Tabu da maioria e dúvida na gerigonça

No PS os motores já aquecem - mas ninguém rompe o tabu: é proibido falar em maioria absoluta. António Costa tem sublinhado que quer novos acordos à esquerda, mas há dias começou a carregar nas tintas dizendo que "é preciso que todos provem bem esta solução nesta legislatura para que haja continuidade na próxima" - um recado que parece ter o PCP na mira, partido que tem feito questão de parecer cada vez mais distante do governo e que está a vender muito caro o seu voto favorável ao próximo Orçamento do Estado.

Nas jornadas parlamentares do PS, no início da semana, Carlos César ensaiou uma espécie de ultimato: ou BE, PCP e PEV se comportam com "responsabilidade" ou se arriscam ao "isolamento" eleitoral e a "perder influência". O deputado e dirigente nacional Porfírio Silva - um dos principais defensores, na cúpula do partido, da atual solução governativa - faz questão de recordar a bloquistas, comunistas e ecologistas que "o cimento desta solução governativa é o PS". Ou seja: "não é possível um governo de esquerda sem que a base desse governo seja o PS" e é uma "ilusão" pensar-se que "pode haver outra força a substituir o PS nessa posição". Neste contexto, competirá ao PS "falar para todos os eleitores e depois o resultado logo se vê". E maioria absoluta? "Não se pede" porque "cada eleitor só tem um voto".

Entretanto, a conflitualidade social tenderá a aumentar - como nas últimas semanas - e muito por culpa da influência sindical do PCP. Aqui os socialistas usam nervos de aço para evitar atitudes demasiado agressivas com o partido de Jerónimo de Sousa e respetivo eleitorado: "Não podemos valorizar o papel do PCP na democracia sem valorizar a sua inserção social", diz Porfírio Silva.

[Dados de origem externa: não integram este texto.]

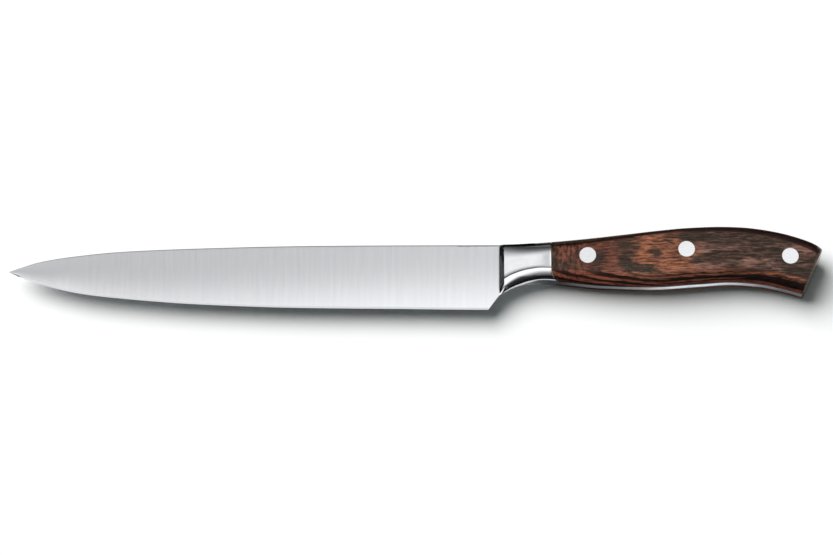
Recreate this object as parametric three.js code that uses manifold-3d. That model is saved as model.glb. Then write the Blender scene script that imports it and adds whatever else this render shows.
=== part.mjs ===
// A carving knife: a forged blade with its bolster and full tang in one piece, two wood scales
// and three two-part rivets. Sizes are in millimetres.
// The knife lies on its right side. X runs from the tip to the butt, Y from the cutting edge
// to the spine, and Z up through the thickness.
// The pieces are drawn about one point: x = 0 at the bolster's front, y = 0 on the spine line
// and z = 0 on the mid-plane. The last step moves the origin under the middle of the knife.

import * as THREE from 'three';
import { mergeVertices } from 'three/addons/utils/BufferGeometryUtils.js';
import Module from 'manifold-3d';

const wasm = await Module();
wasm.setup();

// Blade
const bladeLength = 200;
const bladeDepth = 27.6;
const spineThickness = 2.4;
const tipThickness = 1.0;
const bevelThickness = 0.5;
const bevelHeight = 0.8;
const heelSetback = 4.8;
const stubLength = 3;

// Hilt: the bolster and the handle behind it
const hiltLength = 131.2;
const hiltDrop = 21.7;
const handleRise = 6.8;
const bolsterLength = 20.8;
const bolsterFrontThickness = 6.6;
const bolsterRearThickness = 14;
const handleThickness = 19;
const buttThickness = 15.6;
const swellStart = 72;
const swellEnd = 91;
const buttLean = 8.2;
const buttRounding = 0.5;
const bolsterShoulderHeight = 5.2;
const handleShoulderHeight = 4;
const undersideHeight = 4.6;
const frontKeelWidth = 2;
const rearKeelWidth = 4.8;
const tangThickness = 3;

// Step from the blade up to the bolster, and the joint behind the bolster
const stepLead = 0.5;
const stepRun = 1.7;
const stepInset = 0.05;
const jointGap = 0.3;
const scaleCornerRadius = 3.7;

// Rivets: a post pressed into a sleeve, each with a head let into its scale
const rivetHeadDiameter = 6.8;
const rivetHeadHeight = 2.6;
const rivetSleeveDiameter = 4.8;
const rivetPostDiameter = 3;
const rivetEndRoom = 1;
const rivetClearance = 0.1;

// How far a cutting body runs past what it cuts
const overrun = 5;

// Blade outline: share of the blade's length from the bolster, share of its depth below the spine line
const spineShares = [
  [-0.02, 0], [0.2, 0.001], [0.405, 0.011], [0.61, 0.047], [0.775, 0.101],
  [0.855, 0.161], [0.935, 0.255], [0.977, 0.35], [1, 0.411],
];
const edgeShares = [
  [-0.02, 1], [0.024, 1], [0.205, 0.987], [0.405, 0.971], [0.61, 0.917], [0.7735, 0.8225],
  [0.855, 0.748], [0.9365, 0.6], [0.977, 0.49], [1, 0.411],
];

// Hilt outline: share of the hilt's length, and share of its rise above or drop below the spine line
const backShares = [
  [-0.01, 0.005], [0.012, 0.007], [0.093, 0.06], [0.1585, 0.128], [0.2485, 0.27], [0.372, 0.51],
  [0.496, 0.768], [0.587, 0.93], [0.682, 1], [0.745, 0.97], [0.806, 0.853], [0.869, 0.637],
  [0.93, 0.31], [0.98, -0.09], [1, -0.37],
];
const bellyShares = [
  [-0.004, -0.991], [0.012, -0.917], [0.0373, -0.82], [0.0617, -0.76], [0.093, -0.719],
  [0.124, -0.7], [0.186, -0.737], [0.31, -0.8226], [0.465, -0.853], [0.62, -0.793],
  [0.714, -0.757], [0.806, -0.797], [0.869, -0.876], [0.9375, -1], [1, -1.13],
];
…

No Bloco, a parte temível, do ponto de vista do PS (e do PCP), é a sua capacidade de agitação mediática. Os bloquistas tencionam ir reforçando cada vez mais as marcas da sua identidade própria - por exemplo através da batalha contra as "rendas excessivas" da EDP - mas, ao contrário dos comunistas, tendo o cuidado de não parecerem estar em rutura com a solução da geringonça.